>> Begin Source material

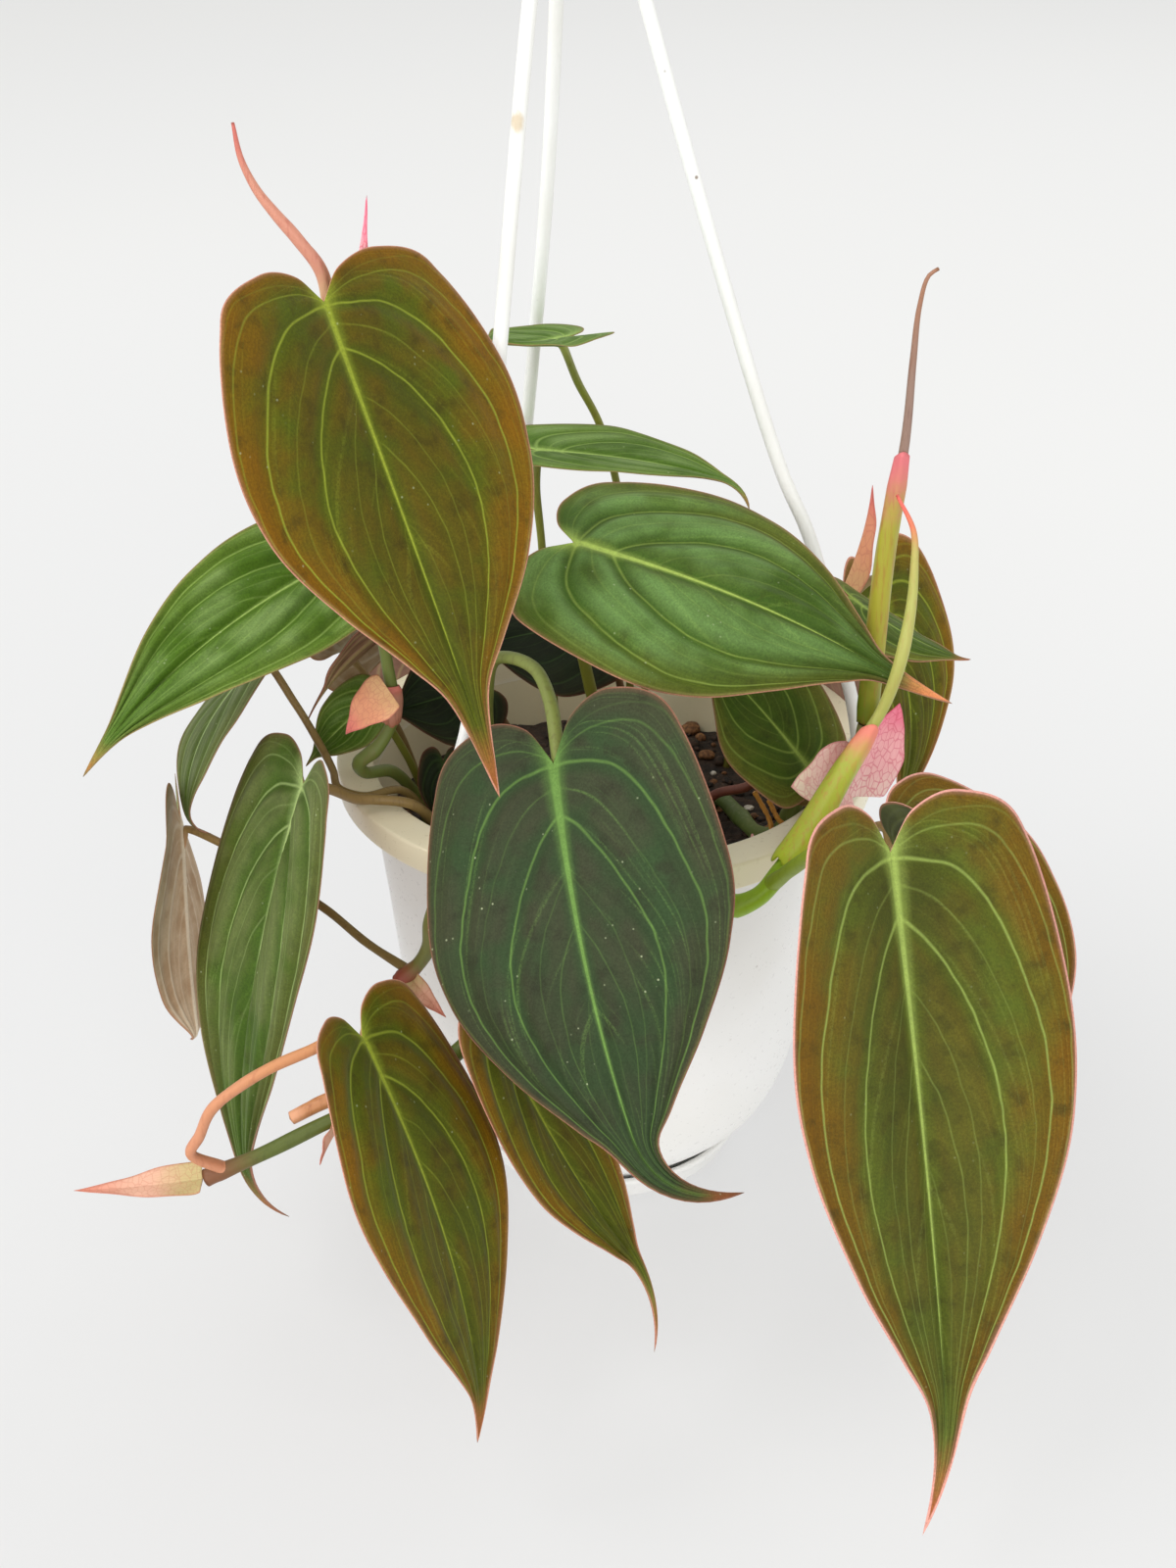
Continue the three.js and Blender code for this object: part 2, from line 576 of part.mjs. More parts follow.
// A route that starts below the soil's surface stands in a plain hole, a little wider than itself.
function holeFor(points, radius, steps) {
  const options = { sides: 6, steps, ceiling: SOIL_TOP + 4, lead: GAP + 0.1 };
  return tube(points, () => (radius + GAP) * 1.16, options);
}

// The pot: one moulded wall with a flanged, rolled rim and three holes for the hanger's rods.
const BODY_PROFILE = [
  [FOOT_RADIUS, FOOT_Z], [33.8, 6.6], [36.4, 9.6], [41.5, 14.6], [46.2, 20], [50.6, 29], [54, 42],
  [56.6, 62], [59, 88], [62, 117],
];

function innerProfile() {
  return BODY_PROFILE.map(([r, z]) => [r - WALL * 1.05, Math.max(z, FOOT_Z + WALL)]);
}

function potBody() {
  const web = RIM_TOP - RIM_WEB;
  const lipBottom = RIM_TOP - RIM_DROP;
  const outer = [[0, FOOT_Z], ...BODY_PROFILE, [62.2, web], [RIM_RADIUS - 1.6, web], [RIM_RADIUS - 1.6, lipBottom]];
  const rim = [[RIM_RADIUS, lipBottom], [RIM_RADIUS, RIM_TOP - 1.8], [RIM_RADIUS - 1.6, RIM_TOP]];
  const mouth = [[MOUTH_RADIUS + 1, RIM_TOP], [MOUTH_RADIUS, RIM_TOP - 1.2]];
  const inner = innerProfile().reverse();
  inner.push([0, FOOT_Z + WALL]);
  let solid = toSolid(turned([...outer, ...rim, ...mouth, ...inner]));
  for (const angle of rodAngles()) {
    const [x, y] = rodFoot(angle);
    const drill = tube([[x, y, web - 3], [x, y, RIM_TOP + 3]], () => ROD_RADIUS + GAP, { sides: 10, steps: 1 });
    solid = solid.subtract(toSolid(drill));
  }
  return toGeometry(solid);
}

function saucer() {
  const inside = SAUCER_RADIUS - SAUCER_WALL;
  return turned([
    [0, 0], [SAUCER_FOOT, 0], [SAUCER_FOOT + 2.4, 2.4], [SAUCER_RADIUS - 0.6, SAUCER_HEIGHT - 2.4],
    [SAUCER_RADIUS + 0.4, SAUCER_HEIGHT - 1.2], [SAUCER_RADIUS + 0.2, SAUCER_HEIGHT],
    [inside, SAUCER_HEIGHT], [inside - 0.9, SAUCER_HEIGHT - 3.4], [SAUCER_FOOT - 2, SAUCER_WALL], [0, SAUCER_WALL],
  ]);
}

// Soil: its top is uneven by a formula, and every stem stands in a hole of its own.
function soil() {
  const wall = innerProfile().map(([r, z]) => [r - GAP, z + (z < FOOT_Z + WALL + 1 ? GAP : 0)]);
  const lower = wall.filter(([, z]) => z < SOIL_TOP - 6);
  const last = lower[lower.length - 1];
  const next = wall[lower.length];
  const topRadius = lerp(last[0], next[0], (SOIL_TOP - last[1]) / (next[1] - last[1]));
  const profile = [[0, lower[0][1]], ...lower, [topRadius, SOIL_TOP], [42, SOIL_TOP], [28, SOIL_TOP]];
  const geometry = turned([...profile, [14, SOIL_TOP], [0, SOIL_TOP]], 28);
  const position = geometry.getAttribute("position");
  for (let k = 0; k < position.count; k++) {
    const [x, y, z] = [position.getX(k), position.getY(k), position.getZ(k)];
    const bump = Math.sin(0.21 * x + 1.1) * Math.cos(0.17 * y) + 0.5 * Math.sin(0.43 * y + 0.31 * x);
    if (z > SOIL_TOP - 1 && Math.hypot(x, y) < topRadius - 1) position.setZ(k, z + SOIL_BUMP * 0.5 * (bump - 0.6));
  }
  let solid = toSolid(geometry);
  for (const stem of STEMS) solid = solid.subtract(toSolid(holeFor(stem.points, stem.radius, 0)));
  for (const leaf of LEAVES) {
    if (leaf.from) continue;
    const points = stalkPoints({ ...LEAF_DEFAULTS, ...leaf });
    solid = solid.subtract(toSolid(holeFor(points, leaf.petiole ?? STALK_RADIUS, stalkSteps(leaf))));
  }
  return toGeometry(solid);
}

// The hanger: three rods that rise from the flange to a hub with a hook.
function rodAngles() {
  return [0, 120, 240].map((turn) => radians(ROD_ANGLE + turn));
}

function rodFoot(angle) {
  return [ROD_CIRCLE * Math.cos(angle), ROD_CIRCLE * Math.sin(angle)];
}

const RODS = [
  { name: "rod_right", bends: [[63.2, -6.5, 140], [61, -6.3, 148], [50.5, -5.6, 184], [43, -5.2, 201], [22, -4, 266]] },
  { name: "rod_back_left", bends: [[-26, 58, 145], [-18.6, 40, 207], [-13, 26.8, 260], [-9.8, 15.4, 305]] },
  { name: "rod_front_left", bends: [[-37, -52.5, 140], [-32.4, -47.5, 155], [-22.9, -30, 240], [-15, -15.6, 309]] },
];

function rod(angle, bends) {
  const [x, y] = rodFoot(angle);
  const below = RIM_TOP - RIM_WEB - GAP;
  const inward = new THREE.Vector3(HUB.x, HUB.y, HUB.z - HUB_DROP);
  const end = vec(bends[bends.length - 1]).sub(inward).setLength(HUB_RADIUS + GAP).add(inward);
  const points = [[x, y, RIM_TOP + 2], [x, y, RIM_TOP + 4], ...bends, end.toArray()];
  const peg = tube([[x, y, below - 2.6], [x, y, RIM_TOP + 2.5]], () => ROD_RADIUS, { steps: 1 });
  let solid = toSolid(tube(points, () => ROD_RADIUS, { steps: 11 })).add(toSolid(peg));
  const button = tube([[x, y, below - 2.4], [x, y, below]], (t) => lerp(2, 2.5, t), { sides: 8, steps: 1 });
  const collar = tube([[x, y, RIM_TOP + GAP], [x, y, RIM_TOP + 3]], (t) => lerp(3, 2.2, t), { sides: 8, steps: 1 });
  solid = solid.add(toSolid(button)).add(toSolid(collar));
  return toGeometry(solid);
}

function hook() {
  const hub = new THREE.SphereGeometry(HUB_RADIUS, 10, 7);
  hub.translate(HUB.x, HUB.y, HUB.z - HUB_DROP);
  const centre = HUB.z + HOOK_NECK + HOOK_RADIUS;
  const points = [[HUB.x, HUB.y, HUB.z - 2], [HUB.x, HUB.y, HUB.z + 7]];
  for (let turn = -95; turn <= 120; turn += 21.5) {
    const angle = radians(turn);
    points.push([HUB.x + HOOK_RADIUS * Math.cos(angle), HUB.y, centre + HOOK_RADIUS * Math.sin(angle)]);
  }
  const bow = tube(points, (t) => HOOK_WIRE * (t > 0.93 ? 0.85 : 1), { sides: 7, steps: 14 });
  return toGeometry(toSolid(hub).add(toSolid(bow)));
}

// Young growth: bracts that clasp the stem, rolled new leaves and air roots.
const BRACTS = [
  {
    name: "bract_trailing_tip", base: [-94.9, -101.1, 64.2], tip: [-125, -102, 62], width: 9, fold: 38, droop: -14,
    roll: 35, wide: 0.2, tail: 0.2,
  },
  { name: "bract_trailing_low", from: ["stem_trailing", 0.79], tip: [-67, -103.5, 70], width: 6, fold: 30, roll: 60 },
  { name: "bract_front_left", from: ["stem_front_left", 0.965], tip: [-39.5, -67, 85], width: 6, fold: 35, roll: 60 },
  {
    name: "bract_left_flap", base: [-51.4, -35.7, 157.4], tip: [-62.5, -38, 147.5], width: 13, fold: 8, droop: 38,
    roll: 10,
  },
  { name: "bract_left_top", from: ["stem_left_shoot", 0.985], tip: [-49, -42, 275], width: 5, fold: 45, roll: 180 },
  {
    name: "bract_right_left_wing", base: [57.4, -42.3, 137.5], tip: [44, -54, 142], width: 15, fold: 14, droop: 22,
    roll: -70, wide: 0.35, tail: 0.1,
  },
  {
    name: "bract_right_right_wing", base: [60.8, -43.4, 139], tip: [68.5, -46.5, 159], width: 15, fold: 12,
    droop: -12, roll: -175, wide: 0.35, tail: 0.1,
  },
  { name: "bract_right_back", base: [60.7, 4.2, 165], tip: [67, 6, 193], width: 8, fold: 40, roll: 180 },
  { name: "bract_right_low", from: ["stem_right_rear", 0.46], tip: [38, -41, 106.5], width: 5, fold: 30, droop: 20 },
];

const SLEEVES = [
  {
    name: "sheath_right_front", outer: [3.9, 2.4], inner: [3.1, 1.9], slant: 2.5,
    points: [[40.5, -71.7, 130], [44, -70.1, 135], [48.5, -67.8, 142], [54, -64.5, 151], [59, -61.5, 158.5]],
  },
  {
    name: "sheath_right_rear", outer: [2.7, 2.1], inner: [2, 1.45], slant: 2,
    points: [[62, -40, 150.6], [63, -40, 175], [64, -40, 196], [66, -40, 216]],
  },
  {
    name: "sheath_left", outer: [2.4, 2.8], inner: [1.85, 2.1], slant: 0.8,
    points: [[-52.6, -28, 145.5], [-52, -28, 150], [-52.2, -28.2, 155.5]],
  },
];

const SHOOTS = [
  {
    name: "shoot_right_slim", colour: "pink", radius: [1.15, 1.5, 0.35],
    points: [[52.5, -65.4, 148.5], [56, -63.3, 154], [59, -61.5, 158.5], [62, -61, 164], [65, -61.5, 175],
      [67, -59.5, 187], [67.5, -57.5, 197], [67, -56, 205], [63, -55, 213]],
  },
  {
    name: "new_leaf_right", colour: "petiole", radius: [1.35, 1.3, 0.4],
    points: [[62.3, -40, 154], [64, -40, 196], [66.5, -40, 220], [67, -40, 238], [67.5, -40, 250], [69, -40, 256.5],
      [71, -40, 258]],
  },
  {
    name: "new_leaf_left", colour: "pink", radius: [1.5, 1.3, 0.35],
    points: [[-57.1, -51.1, 249.5], [-58.5, -50, 261], [-63, -50, 268], [-67, -50, 273], [-70.5, -50, 278],
      [-73, -50, 284], [-74, -50, 291]],
  },
  {
    name: "petiole_stub", colour: "pink", radius: [1.9, 1.8, 1.6],
    points: [[-55.5, -90.4, 82.5], [-66, -93, 80.3], [-74, -95, 77]],
  },
];

const ROOTS = [
  { name: "air_root_low", points: [[37, -29, 125.6], [40.8, -31.6, 118.8], [41.8, -34, 114.8], [46, -36.6, 112.8]] },
  { name: "air_root_high", points: [[40, -35, 126.6], [42.5, -37, 122], [45.2, -36.1, 119.3]] },
];
const ROOT_RADIUS = 0.65;

const STALK_RADIUS = 1.05; // petiole of a small leaf

function stalkRadius(leaf) {
  const radius = leaf.petiole ?? STALK_RADIUS;
  return (t) => radius * (t > 0.85 ? lerp(1, 0.75, (t - 0.85) / 0.15) : 1);
}

function stalkSteps(leaf) {
  return leaf.stalk.length + 2;
}

// The petiole starts in the soil or beside its stem, and ends in the blade: through the junction
// and a little way along the midrib.
function stalkPoints(leaf) {
  const under = bladePoints(leaf, [KNEE], 1)[0][1];
  const start = leaf.from ? [besideStem(leaf.from, leaf.stalk[0], leaf.petiole ?? STALK_RADIUS)] : [];
  return [...start, ...leaf.stalk, leaf.base, under.toArray()];
}

function leafSolid(spec) {
  const leaf = { ...LEAF_DEFAULTS, ...spec };
  if (!leaf.fine) leaf.pleat = 0;
  const sheet = leaf.fine ? blade(leaf, FINE_ROWS, 5) : blade(leaf, PLAIN_ROWS, 2);
  const stalk = tube(stalkPoints(leaf), stalkRadius(leaf), { sides: 5, steps: stalkSteps(leaf) });
  return toGeometry(toSolid(sheet).add(toSolid(stalk)));
}

function bract(spec) {
  const base = spec.from ? besideStem(spec.from, spec.tip, 1.5 * BLADE) : spec.base;
  return blade({ ...LEAF_DEFAULTS, shape: LANCE, pleat: 0, arch: 0, lobe: 0, ...spec, base }, BRACT_ROWS, 2);
}

function taper([start, middle, end]) {
  return (t) => (t < 0.5 ? lerp(start, middle, t * 2) : lerp(middle, end, (t - 0.5) * 2));
}

add("pot_body", potBody(), "plastic", 0.32);
add("saucer", saucer(), "plastic", 0.35);
add("soil", soil(), "soil", 0.95);
RODS.forEach(({ name, bends }, k) => add(name, rod(rodAngles()[k], bends), "plastic", 0.35));
add("hanger_hook", hook(), "plastic", 0.35);
for (const stem of STEMS) add(stem.name, tube(stem.points, swelling(stem)), stem.colour);
for (const leaf of LEAVES) add(leaf.name, leafSolid(leaf), leaf.colour);
for (const spec of BRACTS) add(spec.name, bract(spec), "pink");
for (const { name, points, outer, inner, slant } of SLEEVES) {
  add(name, sleeve(points, (t) => lerp(...outer, t), (t) => lerp(...inner, t), { slant }), "fresh");
}
for (const { name, points, radius, colour } of SHOOTS) {
  add(name, tube(points, taper(radius), { sides: 6, steps: 9 }), colour);
}
for (const { name, points } of ROOTS) add(name, tube(points, () => ROOT_RADIUS, { sides: 5, steps: 4 }), "root");

export default group;
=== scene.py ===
# %% [markdown]
# # A velvet-leaved trailing philodendron in a white hanging pot
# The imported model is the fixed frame: simple closed solids in their true places. Each cell below
# dresses one kind of piece with a finer mesh and a finish made of shader nodes. Tables of lengths are
# in millimetres, as a grower would measure them, and meshes are made in metres.

# %% Load the frame
import math
import random

import bpy
import numpy as np
from mathutils import Matrix, Vector, noise


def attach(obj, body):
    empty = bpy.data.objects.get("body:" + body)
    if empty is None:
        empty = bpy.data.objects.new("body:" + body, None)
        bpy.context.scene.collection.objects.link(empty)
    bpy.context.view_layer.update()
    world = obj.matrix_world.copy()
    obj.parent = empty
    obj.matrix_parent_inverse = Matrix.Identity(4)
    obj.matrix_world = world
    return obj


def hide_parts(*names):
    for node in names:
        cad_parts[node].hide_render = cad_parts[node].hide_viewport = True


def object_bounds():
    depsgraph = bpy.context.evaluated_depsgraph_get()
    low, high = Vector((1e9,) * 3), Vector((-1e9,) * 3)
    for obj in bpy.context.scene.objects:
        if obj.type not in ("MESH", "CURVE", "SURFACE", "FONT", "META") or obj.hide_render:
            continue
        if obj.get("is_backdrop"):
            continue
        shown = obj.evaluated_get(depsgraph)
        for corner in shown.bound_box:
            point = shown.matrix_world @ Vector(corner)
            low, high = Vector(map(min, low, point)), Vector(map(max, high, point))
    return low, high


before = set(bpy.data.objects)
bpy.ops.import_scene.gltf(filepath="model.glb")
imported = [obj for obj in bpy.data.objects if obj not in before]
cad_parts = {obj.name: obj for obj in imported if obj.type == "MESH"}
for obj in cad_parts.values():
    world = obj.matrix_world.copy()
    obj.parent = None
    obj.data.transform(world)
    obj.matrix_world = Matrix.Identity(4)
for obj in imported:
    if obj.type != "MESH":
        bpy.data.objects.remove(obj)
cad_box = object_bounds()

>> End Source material

Give back, word for word, each line from the one containing "function taper([start, middle, end])" down to the one containing "cad_parts[node].hide_render = cad_parts[node].hide_viewport", including those two lines.

▶ **Correct response**
function taper([start, middle, end]) {
  return (t) => (t < 0.5 ? lerp(start, middle, t * 2) : lerp(middle, end, (t - 0.5) * 2));
}

add("pot_body", potBody(), "plastic", 0.32);
add("saucer", saucer(), "plastic", 0.35);
add("soil", soil(), "soil", 0.95);
RODS.forEach(({ name, bends }, k) => add(name, rod(rodAngles()[k], bends), "plastic", 0.35));
add("hanger_hook", hook(), "plastic", 0.35);
for (const stem of STEMS) add(stem.name, tube(stem.points, swelling(stem)), stem.colour);
for (const leaf of LEAVES) add(leaf.name, leafSolid(leaf), leaf.colour);
for (const spec of BRACTS) add(spec.name, bract(spec), "pink");
for (const { name, points, outer, inner, slant } of SLEEVES) {
  add(name, sleeve(points, (t) => lerp(...outer, t), (t) => lerp(...inner, t), { slant }), "fresh");
}
for (const { name, points, radius, colour } of SHOOTS) {
  add(name, tube(points, taper(radius), { sides: 6, steps: 9 }), colour);
}
for (const { name, points } of ROOTS) add(name, tube(points, () => ROOT_RADIUS, { sides: 5, steps: 4 }), "root");

export default group;
=== scene.py ===
# %% [markdown]
# # A velvet-leaved trailing philodendron in a white hanging pot
# The imported model is the fixed frame: simple closed solids in their true places. Each cell below
# dresses one kind of piece with a finer mesh and a finish made of shader nodes. Tables of lengths are
# in millimetres, as a grower would measure them, and meshes are made in metres.

# %% Load the frame
import math
import random

import bpy
import numpy as np
from mathutils import Matrix, Vector, noise


def attach(obj, body):
    empty = bpy.data.objects.get("body:" + body)
    if empty is None:
        empty = bpy.data.objects.new("body:" + body, None)
        bpy.context.scene.collection.objects.link(empty)
    bpy.context.view_layer.update()
    world = obj.matrix_world.copy()
    obj.parent = empty
    obj.matrix_parent_inverse = Matrix.Identity(4)
    obj.matrix_world = world
    return obj


def hide_parts(*names):
    for node in names:
        cad_parts[node].hide_render = cad_parts[node].hide_viewport = True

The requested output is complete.